Centralised purchasing organisations can change the structure of a public procurement market. Instead of many individual authorities buying separately, demand is aggregated through a central body.
For suppliers, that changes where intelligence should focus. One central framework may matter more than dozens of local tenders.
Market Consolidation
Centralised purchasing can consolidate many small buying decisions into fewer, larger competitions. That can attract broader supplier interest and simplify procurement for public bodies.
It can also raise the stakes. Suppliers that win central frameworks may gain access to multiple buyers, while excluded suppliers may need to wait for the next cycle or find subcontracting routes.
Winner Concentration
Aggregated demand can favor suppliers with scale, compliance capacity, broad references, and the ability to serve multiple authorities. Smaller suppliers may need lots, partnerships, or niche positioning to compete effectively.
The intelligence task is to understand how value flows after the central competition: which suppliers win, which authorities use the route, and how call-offs are distributed.
Access Control
A central purchasing route may become the primary route to market in a category. Suppliers need visibility into renewal timing, participation rules, lots, supplier panels, and buyer uptake.
Without that view, teams may waste effort chasing local tenders that are increasingly routed through central structures.
Centralisation Effects
Centralisation can reduce transaction costs and improve purchasing discipline, but it can also reduce local discretion and make market access more dependent on a small number of strategic events.

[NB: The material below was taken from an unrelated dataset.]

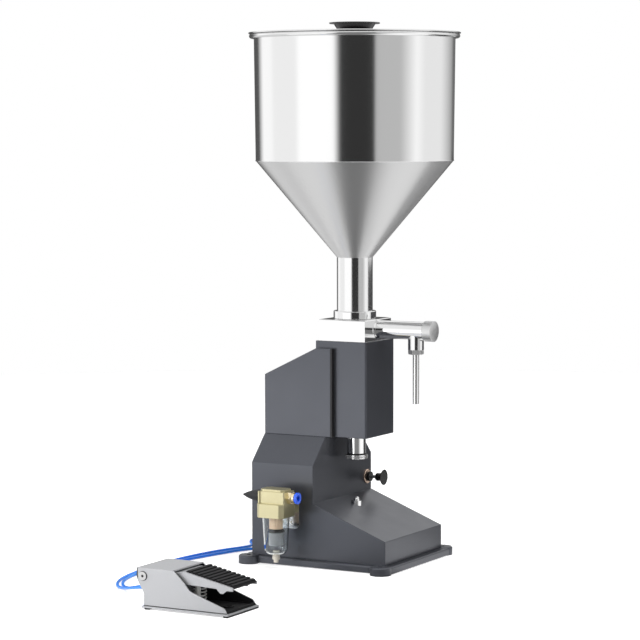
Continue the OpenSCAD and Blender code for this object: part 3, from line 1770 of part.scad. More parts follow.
// Tube swept along a path, with square ends
function tangent(p, i) = i == 0 ? unit(p[1] - p[0])
  : i == len(p) - 1 ? unit(p[i] - p[i - 1]) : unit(p[i + 1] - p[i - 1]);
function unit(v) = v / norm(v);
function side(t) = unit(cross(t, [0, 0, 1]));
module sweep(p, r, sides) {
  n = len(p);
  points = [for (i = [0:n - 1]) let(t = tangent(p, i), s = side(t), u = cross(s, t))
    for (k = [0:sides - 1]) let(a = (k + 0.5) * 360 / sides)
      p[i] + r * cos(a) * s + r * sin(a) * u];
  walls = [for (i = [0:n - 2]) for (k = [0:sides - 1]) let(m = (k + 1) % sides, b = i * sides)
    each [[b + k, b + m, b + sides + m], [b + k, b + sides + m, b + sides + k]]];
  last = (n - 1) * sides;
  ends = [for (k = [1:sides - 2]) each [[0, k + 1, k], [last, last + k, last + k + 1]]];
  polyhedron(points, concat(walls, ends), convexity = 10);
}

// Helical spring along +Z
module spring(r, wire, low, high, turns) {
  n = turns * spring_steps;
  p = [for (k = [0:n]) let(a = k * 360 / spring_steps)
    [r * cos(a), r * sin(a), low + (high - low) * k / n]];
  sweep(p, wire, 6);
}

module hose_a() {
  color(hose_blue) {
    sweep(smooth(lead_a, 1), hose_r, 8);
    sweep(smooth(run_a, 1), hose_r, 8);
  }
}

module hose_b() {
  color(hose_blue) {
    sweep(smooth(lead_b, 1), hose_r, 8);
    sweep(smooth(run_b, 1), hose_r, 8);
  }
}

module hose_a_coil() {
  color(hose_blue)
    sweep(path_a, hose_r, 6);
}

module hose_b_coil() {
  color(hose_blue)
    sweep(path_b, hose_r, 6);
}

tie_t = 0.8;
tie_w = 5;
tie_gap = 0.35;
tie_angles = [40, 140];

// A strap round the cross-section of each coil
module coil_ties() {
  mid = coil_in_r + coil_pitch * turns_out_a / 2;
  in_w = coil_pitch * turns_out_a + 2 * hose_r + 2 * tie_gap;
  in_h = layer_step + 2 * hose_r + 2 * tie_gap;
  color(black)
    for (k = [0, 1])
      translate(k == 0 ? coil_a : coil_b)
        rotate([0, 0, tie_angles[k]])
          translate([mid, tie_w / 2, (layer_low + layer_high) / 2])
            rotate([90, 0, 0])
              linear_extrude(tie_w)
                difference() {
                  round_rect(in_w + 2 * tie_t, in_h + 2 * tie_t, tie_t);
                  square([in_w, in_h], center = true);
                }
}

// Length of a path, and the least distance between its turns
function length_of(p, i = 0) = i >= len(p) - 1 ? 0 : norm(p[i + 1] - p[i]) + length_of(p, i + 1);
function least_gap(p) = min([for (i = [0:len(p) - 1]) for (j = [i + coil_steps / 2:1:len(p) - 1])
  norm(p[i] - p[j])]) - 2 * hose_r;

echo(hose_a_length = length_of(lead_a) + length_of(path_a) + length_of(run_a));
echo(hose_b_length = length_of(lead_b) + length_of(path_b) + length_of(run_b));
echo(coil_a_gap = least_gap(path_a), coil_b_gap = least_gap(path_b));

base_plate();
lower_housing();
cylinder_box();
rear_cover();
cover_trim();
valve_block();
hopper();
hopper_cone();
hopper_neck();
hopper_gasket();
collar_nut();
hopper_lid();
lid_knob();
outlet_tube();
outlet_cap();
outlet_poppet();
outlet_spring();
nozzle_nut();
nozzle_tube();
inlet_poppet();
dosing_cylinder();
dosing_piston();
piston_seals();
piston_rod();
air_barrel();
air_piston();
barrel_heads();
neck_sleeve();
adjusting_ring();
screws();
stop_bolt();
filter_bracket();
filter_head();
filter_element();
element_baffle();
filter_cup();
filter_bowl();
drain_valve();
inlet_cap();
outlet_fitting();
release_ring();
hand_valve();
valve_ring_nut();
pull_knob();
pedal_housing();
pedal_base();
pedal_mat();
pedal_feet();
treadle();
treadle_pad();
pedal_pivot();
return_spring();
foot_valve();
valve_plunger();
hose_fittings();
hose_a();
hose_b();
hose_a_coil();
hose_b_coil();
coil_ties();
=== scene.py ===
import json
import math
from collections import namedtuple

import bmesh
import bpy
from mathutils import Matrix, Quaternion, Vector


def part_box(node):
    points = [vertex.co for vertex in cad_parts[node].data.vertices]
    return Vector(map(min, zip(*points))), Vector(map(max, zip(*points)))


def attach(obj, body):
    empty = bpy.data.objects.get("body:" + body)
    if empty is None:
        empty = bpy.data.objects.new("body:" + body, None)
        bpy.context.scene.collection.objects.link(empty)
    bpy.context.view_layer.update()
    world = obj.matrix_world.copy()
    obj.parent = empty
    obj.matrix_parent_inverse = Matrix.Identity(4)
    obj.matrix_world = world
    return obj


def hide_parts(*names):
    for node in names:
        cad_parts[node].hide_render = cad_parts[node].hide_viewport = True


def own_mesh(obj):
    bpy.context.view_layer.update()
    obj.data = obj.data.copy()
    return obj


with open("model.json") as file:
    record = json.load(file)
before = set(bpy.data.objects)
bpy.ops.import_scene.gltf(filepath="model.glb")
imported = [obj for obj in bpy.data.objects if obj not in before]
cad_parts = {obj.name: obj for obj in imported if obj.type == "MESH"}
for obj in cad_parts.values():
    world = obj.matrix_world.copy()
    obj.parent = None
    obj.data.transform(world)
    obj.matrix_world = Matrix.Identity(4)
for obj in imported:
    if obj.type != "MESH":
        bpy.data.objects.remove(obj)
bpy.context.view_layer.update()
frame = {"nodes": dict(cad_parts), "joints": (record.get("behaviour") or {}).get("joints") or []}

MM = 0.001
nodes = frame["nodes"]
joints = {joint["name"]: joint for joint in frame["joints"]}
collection = bpy.context.scene.collection


def add_object(name, data):
    made = bpy.data.objects.new(name, data)
    collection.objects.link(made)
    return made


def corners(name):
    """Lowest and highest corner of a CAD node at rest, in millimetres."""
    return [[v / MM for v in corner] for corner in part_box(name)]


# Camera: where the photograph was taken from, looking along a compass yaw from +Y toward +X
CAMERA_PLACE = (-2.9794, -1.6018, 0.5895)
CAMERA_YAW = 61.14
CAMERA_DOWN = 4.51
CAMERA_ROLL = -0.11
CAMERA_LENS = 142.43
CAMERA_NEAR = 0.1
CAMERA_FAR = 50
SENSOR = 36.0


def make_camera():
    data = bpy.data.cameras.new("camera")
    data.lens = CAMERA_LENS
    data.sensor_width = SENSOR
    data.clip_start = CAMERA_NEAR
    data.clip_end = CAMERA_FAR
    camera = add_object("camera", data)
    yaw = math.radians(CAMERA_YAW)
    down = math.radians(CAMERA_DOWN)
    look = Vector((math.sin(yaw) * math.cos(down), math.cos(yaw) * math.cos(down),
                   -math.sin(down)))
    camera.location = CAMERA_PLACE
    camera.rotation_mode = "QUATERNION"
    camera.rotation_quaternion = look.to_track_quat("-Z", "Y") \
        @ Quaternion((0, 0, 1), math.radians(CAMERA_ROLL))
    bpy.context.scene.camera = camera


make_camera()


# Node helpers. A Mix node for colours has its two colours and its result at these sockets
MIX_A = 6
MIX_B = 7
MIX_RESULT = 2

# Most values of a noise lie between these
NOISE_LOW = 0.3
NOISE_HIGH = 0.7


class Nodes:
    """Short ways to add and join nodes, in the tree of a material or a world."""

    def __init__(self, owner, empty=False):
        owner.use_nodes = True
        self.tree = owner.node_tree
        if empty:
            self.tree.nodes.clear()

    def node(self, kind, **props):
        made = self.tree.nodes.new(kind)
        for key, value in props.items():
            setattr(made, key, value)
        return made

    def link(self, a, b):
        self.tree.links.new(a, b)

    def remap(self, value, low, high, to_low=0.0, to_high=1.0):
        made = self.node("ShaderNodeMapRange")
        for socket, number in (("From Min", low), ("From Max", high), ("To Min", to_low),
                               ("To Max", to_high)):
            made.inputs[socket].default_value = number
        self.link(value, made.inputs["Value"])
        return made.outputs["Result"]

    def ramp(self, value, stops):
        made = self.node("ShaderNodeValToRGB")
        elements = made.color_ramp.elements
        while len(elements) < len(stops):
            elements.new(0.5)
        for element, (place, color) in zip(elements, stops):
            element.position = place
            element.color = (*color, 1.0)
        self.link(value, made.inputs["Fac"])
        return made.outputs["Color"]

    def mix(self, fac, a, b):
        """A blend of two colours, each of them a tuple or a socket."""
        made = self.node("ShaderNodeMix", data_type="RGBA")
        self.link(fac, made.inputs["Factor"])
        for index, value in ((MIX_A, a), (MIX_B, b)):
            if isinstance(value, tuple):
                made.inputs[index].default_value = (*value, 1.0)
            else:
                self.link(value, made.inputs[index])
        return made.outputs[MIX_RESULT]

    def mix_shaders(self, fac, a, b):
        made = self.node("ShaderNodeMixShader")
        for index, value in enumerate((fac, a, b)):
            self.link(value, made.inputs[index])
        return made.outputs[0]

    def shine(self, kind, strength, color=None):
        """A shader that gives light, white or of a linked colour."""
        made = self.node(kind)
        made.inputs["Strength"].default_value = strength
        if color is None:
            made.inputs["Color"].default_value = (1, 1, 1, 1)
        else:
            self.link(color, made.inputs["Color"])
        return made.outputs[0]

    def highest(self, values):
        most = values[0]
        for value in values[1:]:
            larger = self.node("ShaderNodeMath", operation="MAXIMUM")
            self.link(most, larger.inputs[0])
            self.link(value, larger.inputs[1])
            most = larger.outputs[0]
        return most

    def rays(self, *kinds):
        """1 for rays of these kinds, and 0 for the rest."""
        path = self.node("ShaderNodeLightPath")
        return self.highest([path.outputs[kind] for kind in kinds])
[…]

Suppliers should treat CPOs as account structures in their own right, with dedicated monitoring, relationship strategy, and renewal planning.
Sources
Sources and Further Reading
- EUR-Lex: Directive 2014/24/EU
EU public procurement directive covering procedures, prior information notices, market consultations, frameworks, and contract modifications.
- European Commission: Public procurement
EU procurement market size, policy priorities, and public-sector purchasing context.

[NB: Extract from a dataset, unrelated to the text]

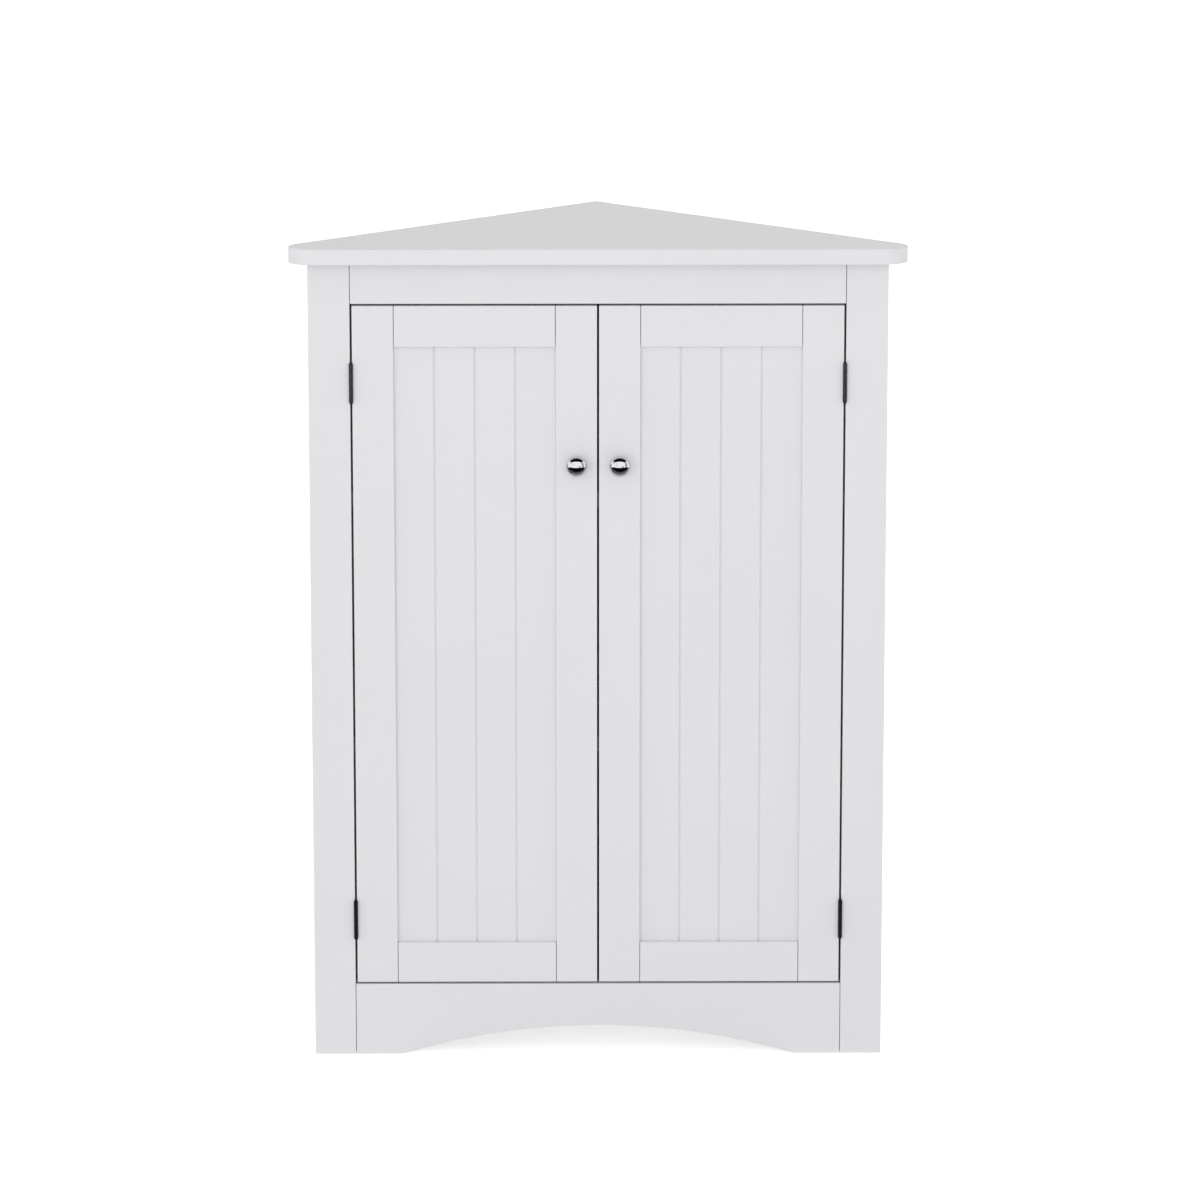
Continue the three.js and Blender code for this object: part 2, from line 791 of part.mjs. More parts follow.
function strikePlate() {
  const shape = roundedRectangle(strikeLength, strikeHeight, strikeCornerRadius);
  const plate = facing(shape, strikeThickness, 0, 0, cornerSteps);
  const hole = rod(strikeHoleRadius, -cutOverrun, strikeThickness + cutOverrun);
  return worked(plate, [], [hole]);
}

// Assembly
const cupboard = new THREE.Group();
cupboard.name = "corner_cupboard";
cupboard.position.y = -topCentreY;

const sides = { left: -1, right: 1 };

cupboard.add(piece("top_panel", topBoard(), whiteLacquer));
cupboard.add(piece("top_rail", topRail(), whiteLacquer));
cupboard.add(piece("bottom_rail", bottomRail(), whiteLacquer));
const floorBoard = lying(floorOutline(), floorThickness, openingBottom - floorThickness, edgeEase);
cupboard.add(piece("floor_panel", floorBoard, whiteLacquer));
for (const { name, underside } of shelves) {
  cupboard.add(piece(name, lying(shelfOutline(), shelfThickness, underside, edgeEase), whiteLacquer));
}

// A mesh keeps its place in the cupboard when it joins a group that has its own origin.
function hang(group, mesh) {
  mesh.position.sub(group.position);
  group.add(mesh);
}

for (const [name, side] of Object.entries(sides)) {
  cupboard.add(piece(`${name}_side_panel`, sideBoard(side), whiteLacquer));
  cupboard.add(piece(`${name}_frame_stile`, frameStile(side), whiteLacquer));

  const ends = ["front", "back"];
  ends.forEach((end, i) => {
    const camMesh = piece(`${name}_${end}_cam`, cam(), zincSteel);
    camMesh.position.copy(onSideBoard(side, camPlaces[i], postHeight - camBelowTop, 0));
    camMesh.rotation.z = -side * eighthTurn;
    cupboard.add(camMesh);

    const bolt = piece(`${name}_${end}_cam_bolt`, camBolt(), zincSteel);
    bolt.position.copy(onSideBoard(side, camPlaces[i], carcassTop, sideThickness / 2));
    bolt.rotation.x = quarterTurn;
    cupboard.add(bolt);

    for (const shelf of shelves) {
      const support = piece(`${shelf.name}_${name}_${end}_support`, shelfSupport(), zincSteel);
      support.position.copy(onSideBoard(side, supportColumns[i], supportHeight(shelf), 0));
      support.rotation.z = -side * eighthTurn;
      cupboard.add(support);
    }
  });

  const door = new THREE.Group();
  door.name = `${name}_door`;
  door.position.set(side * hingeX, hingeY, 0);
  cupboard.add(door);
  hang(door, piece(`${name}_door_hinge_stile`, hingeStile(side), whiteLacquer));
  hang(door, piece(`${name}_door_lock_stile`, lockStile(side), whiteLacquer));
  const bottomDoorRail = doorRail(side, doorBottom, doorBottom + doorRailHeight);
  const topDoorRail = doorRail(side, doorTop, doorTop - doorRailHeight);
  hang(door, piece(`${name}_door_bottom_rail`, bottomDoorRail, whiteLacquer));
  hang(door, piece(`${name}_door_top_rail`, topDoorRail, whiteLacquer));
  hang(door, piece(`${name}_door_panel`, beadPanel(side), whiteLacquer));

  const knobMesh = piece(`${name}_knob`, knob(), chrome);
  knobMesh.position.set(side * lockStileMiddle, 0, knobHeight);
  knobMesh.rotation.z = Math.PI;
  hang(door, knobMesh);
  const screw = piece(`${name}_knob_screw`, knobScrew(), zincSteel);
  screw.position.set(side * lockStileMiddle, doorThickness, knobHeight);
  screw.rotation.z = Math.PI;
  hang(door, screw);

  const strike = piece(`${name}_catch_strike`, strikePlate(), zincSteel);
  strike.position.set(side * lockStileMiddle, doorThickness + jointGap, catchBase + catchHeight / 2);
  hang(door, strike);
  const catchMesh = piece(`${name}_catch`, magneticCatch(), whitePlastic);
  catchMesh.position.set(side * lockStileMiddle, catchFront + catchDepth / 2, catchBase);
  cupboard.add(catchMesh);

  for (const [level, centre] of Object.entries(hingeCentres)) {
    const place = new THREE.Vector3(side * hingeX, hingeY, centre - hingeLength / 2);
    const frameLeaf = piece(`${name}_${level}_hinge_frame_leaf`, hingeLeaf(side, 1), blackSteel);
    frameLeaf.position.copy(place);
    cupboard.add(frameLeaf);
    const pin = piece(`${name}_${level}_hinge_pin`, hingePin(), blackSteel);
    pin.position.copy(place);
    cupboard.add(pin);
    const doorLeaf = piece(`${name}_${level}_hinge_door_leaf`, hingeLeaf(side, -1), blackSteel);
    doorLeaf.position.copy(place);
    hang(door, doorLeaf);
  }
}

export default cupboard;
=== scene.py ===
import json
import math

import bpy
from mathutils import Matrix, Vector


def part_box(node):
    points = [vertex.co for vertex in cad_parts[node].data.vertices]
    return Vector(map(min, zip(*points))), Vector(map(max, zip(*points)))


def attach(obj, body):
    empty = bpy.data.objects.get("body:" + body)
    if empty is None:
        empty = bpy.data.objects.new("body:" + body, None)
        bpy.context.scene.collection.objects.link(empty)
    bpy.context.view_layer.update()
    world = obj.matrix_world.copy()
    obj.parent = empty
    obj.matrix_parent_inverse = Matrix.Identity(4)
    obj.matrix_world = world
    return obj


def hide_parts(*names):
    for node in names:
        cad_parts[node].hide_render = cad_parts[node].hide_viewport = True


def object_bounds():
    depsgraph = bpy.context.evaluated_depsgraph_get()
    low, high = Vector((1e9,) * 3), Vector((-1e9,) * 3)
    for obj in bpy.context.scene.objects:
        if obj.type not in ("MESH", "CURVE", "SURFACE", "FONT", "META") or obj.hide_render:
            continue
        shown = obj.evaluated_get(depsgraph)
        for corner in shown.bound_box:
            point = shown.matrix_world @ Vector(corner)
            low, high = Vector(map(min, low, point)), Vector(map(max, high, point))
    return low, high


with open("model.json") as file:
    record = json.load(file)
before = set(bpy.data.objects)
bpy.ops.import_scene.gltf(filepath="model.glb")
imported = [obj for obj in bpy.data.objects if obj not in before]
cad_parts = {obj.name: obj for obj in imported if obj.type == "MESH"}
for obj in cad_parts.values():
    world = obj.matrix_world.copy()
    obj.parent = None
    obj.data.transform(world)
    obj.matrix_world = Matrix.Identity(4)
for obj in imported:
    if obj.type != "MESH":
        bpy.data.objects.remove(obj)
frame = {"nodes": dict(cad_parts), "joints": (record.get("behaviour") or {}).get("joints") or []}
nodes = frame["nodes"]
cad_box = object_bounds()
sides = {"left": -1, "right": 1}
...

- European Court of Auditors: Special Report 28/2023
Competition trends in EU public procurement through 2021.
- OECD: Public procurement
Public procurement as a share of GDP and government expenditure across OECD countries.
FAQ
Frequently Asked Questions
What is a centralised purchasing organisation?
A centralised purchasing organisation is a public body or procurement function that buys or establishes procurement routes on behalf of multiple public authorities.
How do CPOs affect competition?
They can aggregate demand into larger competitions, improving efficiency but also concentrating access around central frameworks and supplier panels.
What should suppliers monitor with CPOs?
Suppliers should monitor framework renewal dates, supplier panels, lots, call-off patterns, participating authorities, and whether central routes are replacing local tenders.